Peer groups, on the other hand, have different influences, which can mostly be seen in teenagers compared to their parents. When kids reach their adolescent age, they become friends with a group of people. These people share similar opinions with them, agree upon a lot of discussions, and converse things that a normal youth won't be able to discuss with his/her parents. Those conversations may include sex, flirting around, drugs, alcohol, and other controversial things.
The positive aspect of such peer group interaction involves one telling the other student or another group to study hard, be productive, meet others' expectations, and be at places on time. Mostly when being part of your peers, they could increase your self-confidence by helping you visualize who you want to be and finding your inner place in life.

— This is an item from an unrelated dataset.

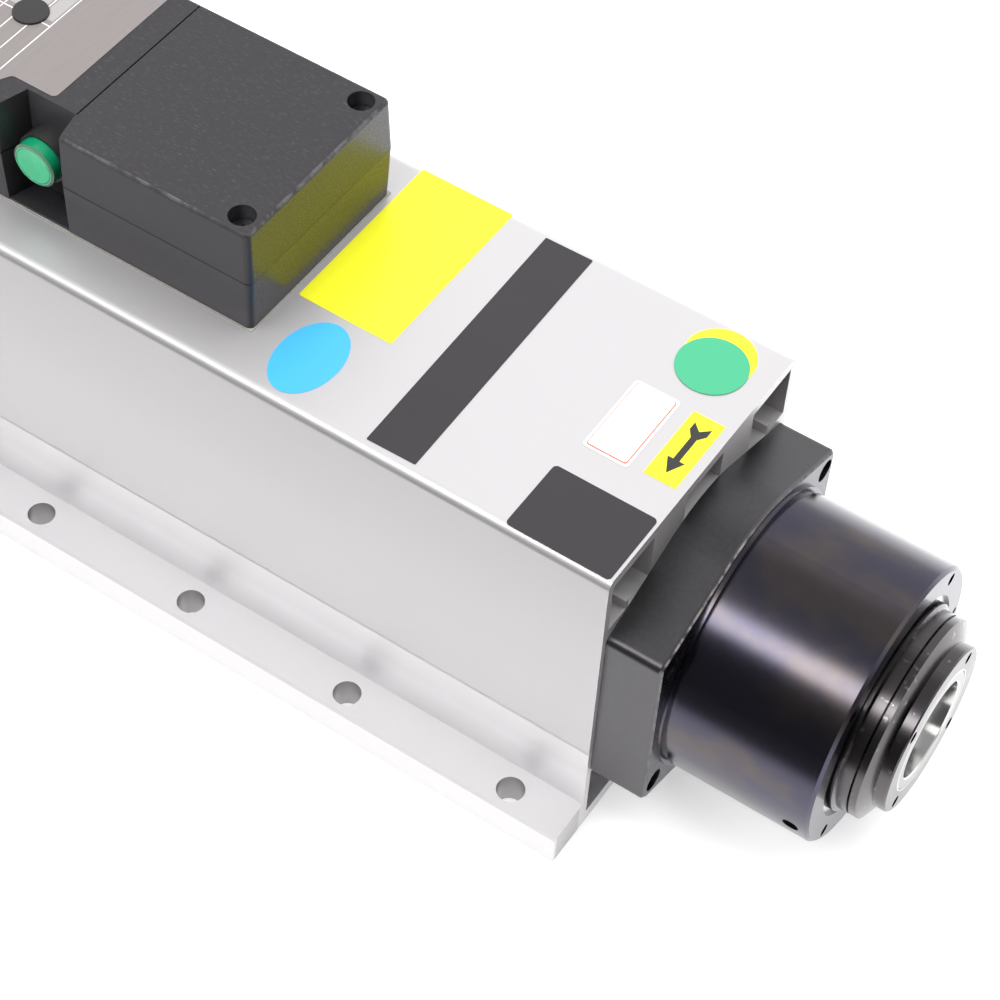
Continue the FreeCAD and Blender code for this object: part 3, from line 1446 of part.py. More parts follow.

But, there always are negative aspects to such kind of things. The inferior part of being in a peer group is when they make you do something that you would never do yourself as an individual. To quote some examples: breaking into the school library at midnight, stealing candy and soda drink from a gas station, and trying to harass a girl by asking her phone number when she clearly isn't interested. If the kid follows these rules and finds enjoyment in it, he/she would fell in a group's favor and would have the habit of committing these acts of misdeeds as an individual to satisfy friends and to prove that he/she is trustworthy to them. These events would have a deep impact on one’s environment, viewpoints of the world around him/her, and would send life into a downward spiral. Sometimes, the young adult is being coerced to participate in activities that are harmful to him/her or could get him/her into trouble. But the teenagers capitulate to their demands and needs because of threats made against them by their own group, by severing ties, ostracize from the assembly, or harm with physical and emotional sadism. This, in particular, creates a feeling of ambivalence in the youth because the young chap feels conflicted within as to whether or not, he/she should follow their rules or separate himself/herself from them because they are being a bad influence.
The peer group's morals, values, and beliefs clash with the parent's morality. The former convince the teen that achievement in school is only for nerds and self-indulgent people, while the parent views academic achievement as a stepping stone in their kid's life. The crucial thing that parents can do to prevent their children from going down a dark path with peer group is by having a heart to heart conversation with them, asking them to find new friends, and telling them the morality of what's right and what's wrong as parents play an important role in shaping their children for the future.